In early 2008 I was one of the first presenters of this material and its findings at a Corporate Responsibility Officer conference at the Union League Club in NYC. It was there that we began to witness the LTS becoming a useful tool to frame many of the current issues in the evolution of the legal industry. What we also realized was that the LTS would be relevant for years to come as we progress towards the year 2020 – the end date of which the LTS contemplates. From that moment until the year 2020 (and most likely beyond) the LTS would be used as a guide to not only frame discussion on change but also guide the dialogue and track the evolution of the legal industry. In short the LTS gave us a means to discuss change with our colleagues, clients, customers, and peers that expanded beyond mere guesses or conjecture.
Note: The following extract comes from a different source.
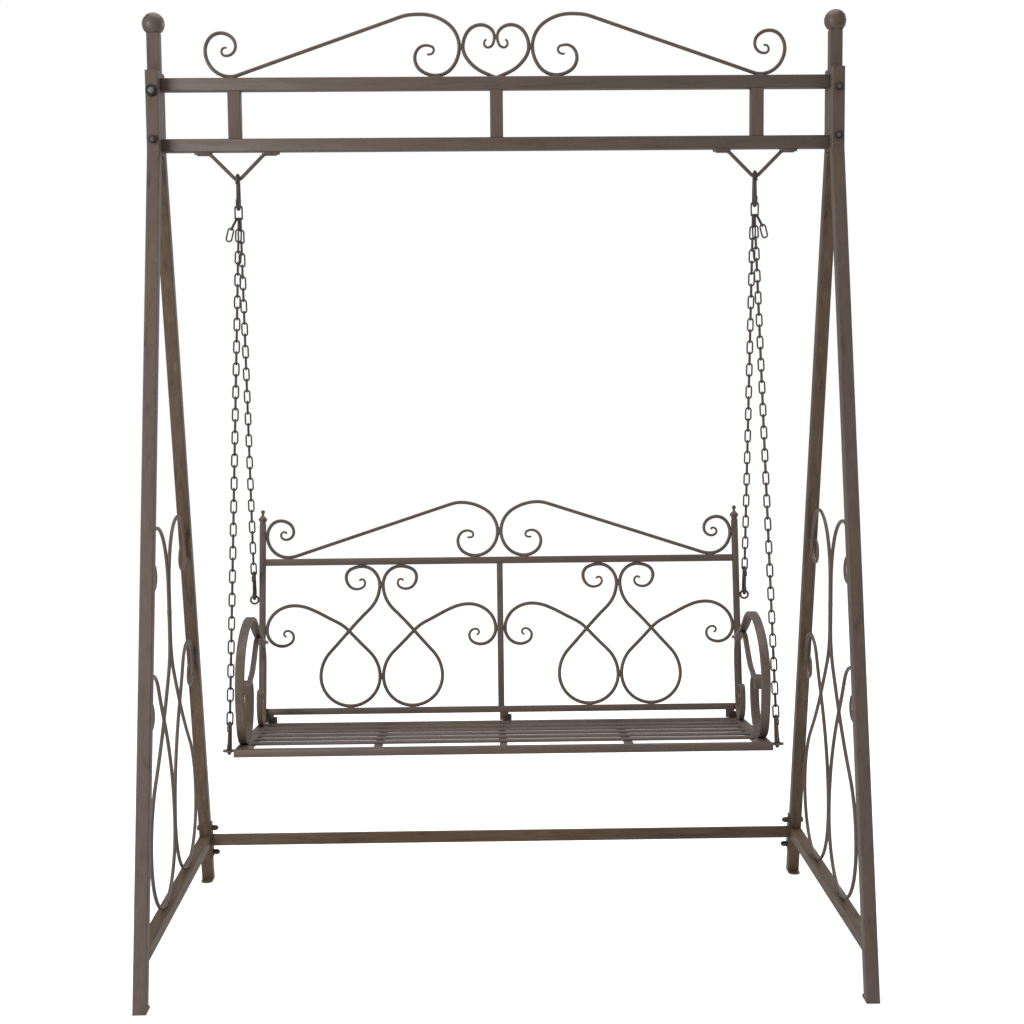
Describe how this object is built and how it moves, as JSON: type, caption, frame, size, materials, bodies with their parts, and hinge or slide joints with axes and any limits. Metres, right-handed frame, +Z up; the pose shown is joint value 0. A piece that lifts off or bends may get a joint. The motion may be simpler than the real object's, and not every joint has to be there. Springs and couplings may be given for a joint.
{
  "type": "garden swing",
  "caption": "Wrought iron garden swing: a scrolled two-seat bench on chains, hung with snap hooks under the beam of a bolted A-frame stand with scrolled sides, crest and heart.",
  "frame": {"origin": "on the floor under the middle of the stand", "axes": "+X to the right seen from the front, -Y towards the front of the seat, +Z up"},
  "size_m": [1.5249, 0.9174, 2.05],
  "materials": {
    "iron_paint": "antique brown-grey paint, brushed dark over warm edges",
    "chain_steel": "dull zinc-plated chain",
    "hook_steel": "plated snap hooks",
    "fastener_steel": "dull plated bolts and nuts"
  },
  "bodies": {
    "stand": {"ball_finials": "iron_paint", "beam_spacers": "iron_paint", "chain_hangers": "iron_paint", "foot_plates": "iron_paint", "heart_scrolls": "iron_paint", "left_crest_scroll": "iron_paint", "left_front_leg": "iron_paint", "left_front_side_scroll": "iron_paint", "left_lower_rail": "iron_paint", "left_post": "iron_paint", "left_rear_leg": "iron_paint", "left_rear_side_scroll": "iron_paint", "lower_beam": "iron_paint", "post_bolts": "fastener_steel", "rear_stretcher": "iron_paint", "right_crest_scroll": "iron_paint", "right_front_leg": "iron_paint", "right_front_side_scroll": "iron_paint", "right_lower_rail": "iron_paint", "right_post": "iron_paint", "right_rear_leg": "iron_paint", "right_rear_side_scroll": "iron_paint", "stretcher_bolts": "fastener_steel", "stretcher_flanges": "iron_paint", "upper_beam": "iron_paint"},
    "swing": {"back_bottom_rail": "iron_paint", "back_centre_stile": "iron_paint", "back_lugs": "iron_paint", "back_post_finials": "iron_paint", "back_top_rail": "iron_paint", "chain_eyes": "iron_paint", "left_arm": "iron_paint", "left_arm_scroll": "iron_paint", "left_back_crest": "iron_paint", "left_back_post": "iron_paint", "left_back_scrolls": "iron_paint", "left_front_chain": "chain_steel", "left_rear_chain": "chain_steel", "lug_bolts": "fastener_steel", "right_arm": "iron_paint", "right_arm_scroll": "iron_paint", "right_back_crest": "iron_paint", "right_back_post": "iron_paint", "right_back_scrolls": "iron_paint", "right_front_chain": "chain_steel", "right_rear_chain": "chain_steel", "seat_cross_bars": "iron_paint", "seat_front_rail": "iron_paint", "seat_left_rail": "iron_paint", "seat_lugs": "iron_paint", "seat_rear_rail": "iron_paint", "seat_right_rail": "iron_paint", "seat_slats": "iron_paint", "snap_hooks": "hook_steel"},
    "left_front_hook_gate": {"left_front_hook_gate": "hook_steel"},
    "left_rear_hook_gate": {"left_rear_hook_gate": "hook_steel"},
    "left_top_hook_gate": {"left_top_hook_gate": "hook_steel"},
    "right_front_hook_gate": {"right_front_hook_gate": "hook_steel"},
    "right_rear_hook_gate": {"right_rear_hook_gate": "hook_steel"},
    "right_top_hook_gate": {"right_top_hook_gate": "hook_steel"}
  },
  "joints": [
    {"name": "swing", "type": "hinge", "parent": "stand", "child": "swing", "pos_m": [0, 0, 1.694], "axis": [1, 0, 0], "range_deg": [-25, 25]},
    {"name": "left_front_hook_opening", "type": "hinge", "parent": "swing", "child": "left_front_hook_gate", "pos_m": [-0.57141, -0.27541, 0.537], "axis": [1, 0, -0.0069], "range_deg": [0, 25], "stiffness_Nm_per_rad": 0.01, "springref_deg": -20.05},
    {"name": "left_rear_hook_opening", "type": "hinge", "parent": "swing", "child": "left_rear_hook_gate", "pos_m": [-0.5708, 0.16129, 0.79282], "axis": [0.9999, 0, -0.0131], "range_deg": [0, 25], "stiffness_Nm_per_rad": 0.01, "springref_deg": -20.05},
    {"name": "left_top_hook_opening", "type": "hinge", "parent": "swing", "child": "left_top_hook_gate", "pos_m": [-0.564, -0.00937, 1.68612], "axis": [1, 0, 0], "range_deg": [0, 25], "stiffness_Nm_per_rad": 0.01, "springref_deg": -20.05},
    {"name": "right_front_hook_opening", "type": "hinge", "parent": "swing", "child": "right_front_hook_gate", "pos_m": [0.57141, -0.27541, 0.537], "axis": [1, 0, 0.0069], "range_deg": [0, 25], "stiffness_Nm_per_rad": 0.01, "springref_deg": -20.05},
    {"name": "right_rear_hook_opening", "type": "hinge", "parent": "swing", "child": "right_rear_hook_gate", "pos_m": [0.5708, 0.16129, 0.79282], "axis": [0.9999, 0, 0.0131], "range_deg": [0, 25], "stiffness_Nm_per_rad": 0.01, "springref_deg": -20.05},
    {"name": "right_top_hook_opening", "type": "hinge", "parent": "swing", "child": "right_top_hook_gate", "pos_m": [0.564, -0.00937, 1.68612], "axis": [1, 0, 0], "range_deg": [0, 25], "stiffness_Nm_per_rad": 0.01, "springref_deg": -20.05}
  ]
}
In the coming weeks I will be discussing the LTS and its findings here. Rather than simply repeat and copy what is found in the study, I hope to explain the content in a way that engages the reader to think about what signs they see in the industry that could impact the LTS - validating or invalidating its scenarios as time progresses. From this I hope to contribute to the and findings of just how the legal profession is changing and perhaps not changing.

Another hope is that I will be able to coax or bribe others to contribute here or on their blogs or in other mediums. The LTS was a collective work not one person’s opinion and so it’s discussion and dialogue ought to be as well.

*Disclaimer: I am an Expert Contributor to this Study as well as one of the initial Sponsors.